> _WHAT TO DO_: Select and copy out every line in the records containing "code".

> _SUPPLIED DATA_:
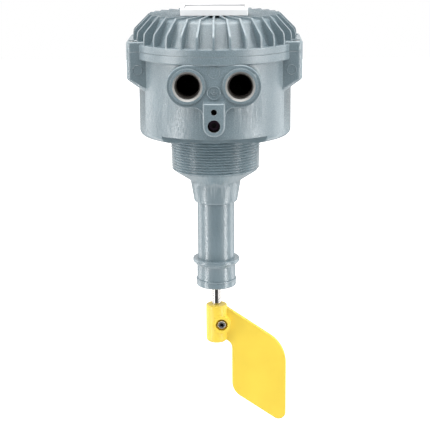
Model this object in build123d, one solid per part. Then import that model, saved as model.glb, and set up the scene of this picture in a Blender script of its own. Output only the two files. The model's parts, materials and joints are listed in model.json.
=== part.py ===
from build123d import *
import os
from math import asin, atan, cos, degrees, radians, sin, sqrt, tan

# Rotary paddle level switch. Millimetres. The origin is on the shaft's axis, in the shoulder plane
# from which the process thread hangs. +Z is up, the cable entries face -Y, the vane points to +X.

# Clearances
running_gap = 0.05
seat_gap = 0.03
moving_gap = 0.3
screw_hole_gap = 0.25
screw_socket_share = 0.55
screw_socket_depth_share = 0.6

# Housing
body_radius = 63.5
body_wall = 5.0
floor_thickness = 4.0
shoulder_thickness = 5.3
seam_height = 71.8
flange_overhang = 4.5
flange_thickness = 6.8
flange_root_round = 1.5
floor_round = 4.0
fusion = 3.0

# Ears with the cover screws
ear_overhang = 8.2
ear_width_share = 0.488
ear_corner_round = 4.3
ear_foot_share = 0.662
ear_foot_slope = 35.0
ear_root_round = 3.0
cover_ear_thickness = 7.9
cover_ear_top_round = 1.0
cover_screw_edge = 6.2
cover_screw_inset = 11.0
cover_screw_diameter = 5.0
cover_screw_head_diameter = 8.5
cover_screw_head_height = 5.0
cover_screw_length = 14.0
counterbore_gap = 0.5
tapping_run_out = 1.0

# Cover
cover_flange_thickness = 6.1
cover_flange_round = 0.8
cover_height = 28.4
rib_count = 32
rib_thickness = 1.8
rib_rim_inset = 9.0
rib_shoulder_inset = 0.8
rib_shoulder_share = 0.553
rib_shoulder_round = 5.0
rib_foot_inset = 0.2
rib_foot_share = 0.377
rib_depth_at_rim = 2.0
rib_depth_at_foot = 5.4
cover_wall = 4.2
cover_wall_round = 4.0
rib_inner_radius = 18.0

# Label holder on the cover
holder_length = 55.0
holder_width = 50.0
holder_height = 5.2
holder_wall = 2.3
holder_recess = 2.5
holder_corner_round = 1.2
holder_seat_margin = 13.0
label_thickness = 0.6
label_gap = 0.3

# Cable entries and their pad
pad_projection = 2.5
pad_lobe_radius = 17.0
pad_web_round = 8.0
pad_edge_round = 1.0
entry_spacing = 41.8
entry_height_share = 0.6526
entry_bore_diameter = 19.0
entry_mouth_diameter = 23.8
entry_boss_diameter = 28.2
entry_boss_height = 1.2

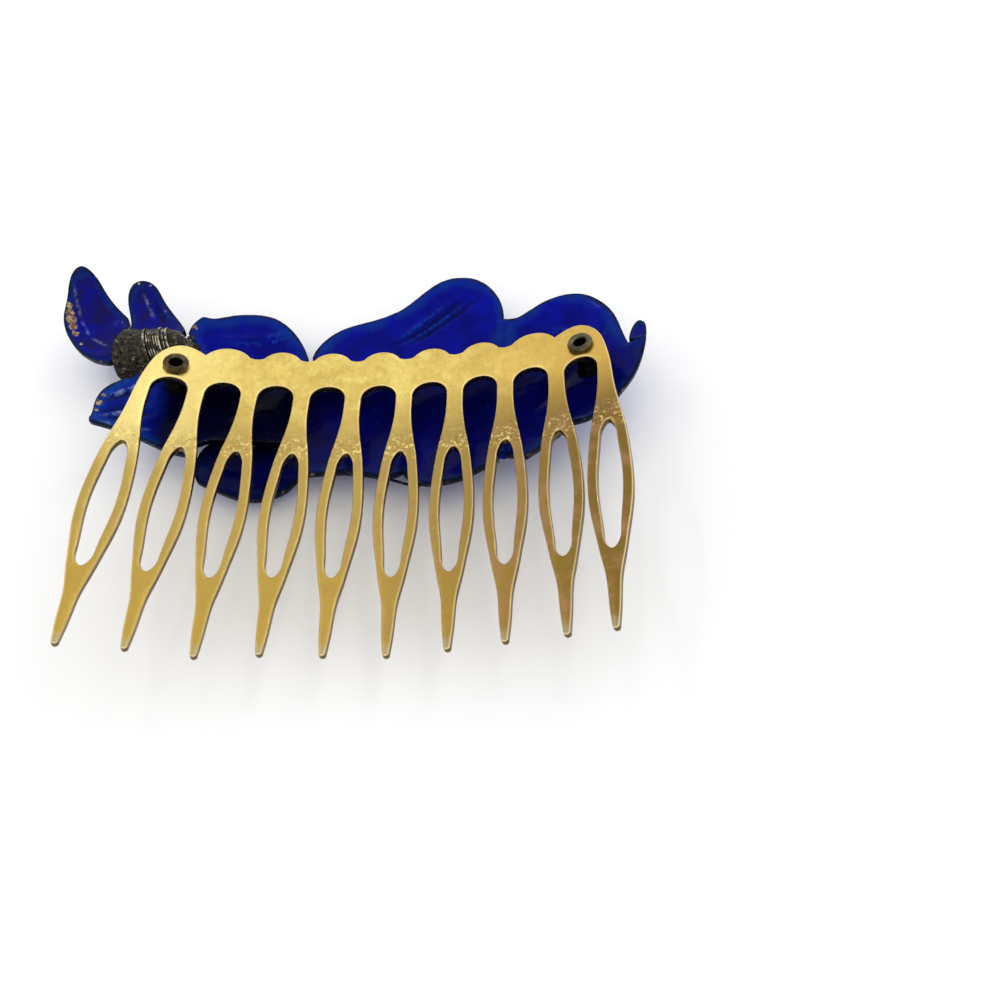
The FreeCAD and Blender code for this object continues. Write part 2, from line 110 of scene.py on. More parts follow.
def smooth_curve(points, step=0.25, closed=False):
    """Natural cubic spline through the points, sampled about every step."""
    way = np.array(points, float)
    if closed:
        way = np.vstack([way[-3:], way, way[:3]])
    run = np.concatenate([[0], np.cumsum(np.linalg.norm(np.diff(way, axis=0), axis=1))])
    gap = np.diff(run)
    count = len(way)
    system = np.eye(count)
    target = np.zeros_like(way)
    for i in range(1, count - 1):
        system[i, i - 1:i + 2] = gap[i - 1], 2 * (gap[i - 1] + gap[i]), gap[i]
        target[i] = 6 * ((way[i + 1] - way[i]) / gap[i] - (way[i] - way[i - 1]) / gap[i - 1])
    bend = np.linalg.solve(system, target)
    first, last = (3, count - 3) if closed else (0, count - 1)
    total = run[last] - run[first]
    places = np.linspace(run[first], run[last], max(3, int(total / step) + 1))
    if closed:
        places = places[:-1]
    index = np.clip(np.searchsorted(run, places, side="right") - 1, 0, count - 2)
    width = gap[index][:, None]
    left = (run[index + 1] - places)[:, None]
    right = (places - run[index])[:, None]
    return ((bend[index] * left ** 3 + bend[index + 1] * right ** 3) / (6 * width)
            + (way[index] / width - bend[index] * width / 6) * left
            + (way[index + 1] / width - bend[index + 1] * width / 6) * right)


def arc(start, through, end, step=0.2):
    """Points of the circle arc through three plane points."""
    (ax, ay), (bx, by), (cx, cy) = start, through, end
    d = 2 * (ax * (by - cy) + bx * (cy - ay) + cx * (ay - by))
    ux = ((ax * ax + ay * ay) * (by - cy) + (bx * bx + by * by) * (cy - ay)
          + (cx * cx + cy * cy) * (ay - by)) / d
    uy = ((ax * ax + ay * ay) * (cx - bx) + (bx * bx + by * by) * (ax - cx)
          + (cx * cx + cy * cy) * (bx - ax)) / d
    radius = math.hypot(ax - ux, ay - uy)
    angle_a, angle_b, angle_c = (math.atan2(y - uy, x - ux) for x, y in (start, through, end))
    sweep = (angle_c - angle_a) % (2 * math.pi)
    if (angle_b - angle_a) % (2 * math.pi) > sweep:
        sweep -= 2 * math.pi
    count = max(4, int(abs(sweep) * radius / step))
    angles = angle_a + sweep * np.linspace(0, 1, count + 1)
    return np.stack([ux + radius * np.cos(angles), uy + radius * np.sin(angles)], axis=1)


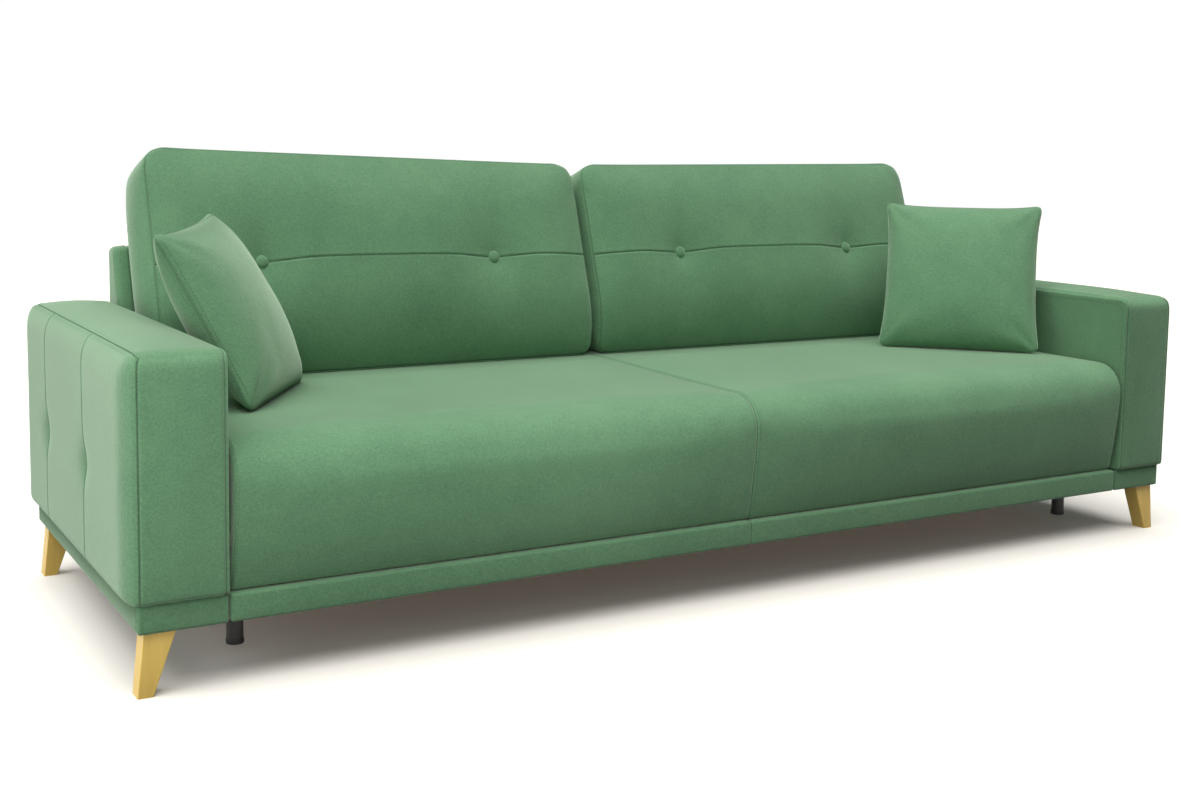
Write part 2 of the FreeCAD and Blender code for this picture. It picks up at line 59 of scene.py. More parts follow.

> _EXERCISE RESULT_:
The FreeCAD and Blender code for this object continues. Write part 2, from line 110 of scene.py on. More parts follow.
Write part 2 of the FreeCAD and Blender code for this picture. It picks up at line 59 of scene.py. More parts follow.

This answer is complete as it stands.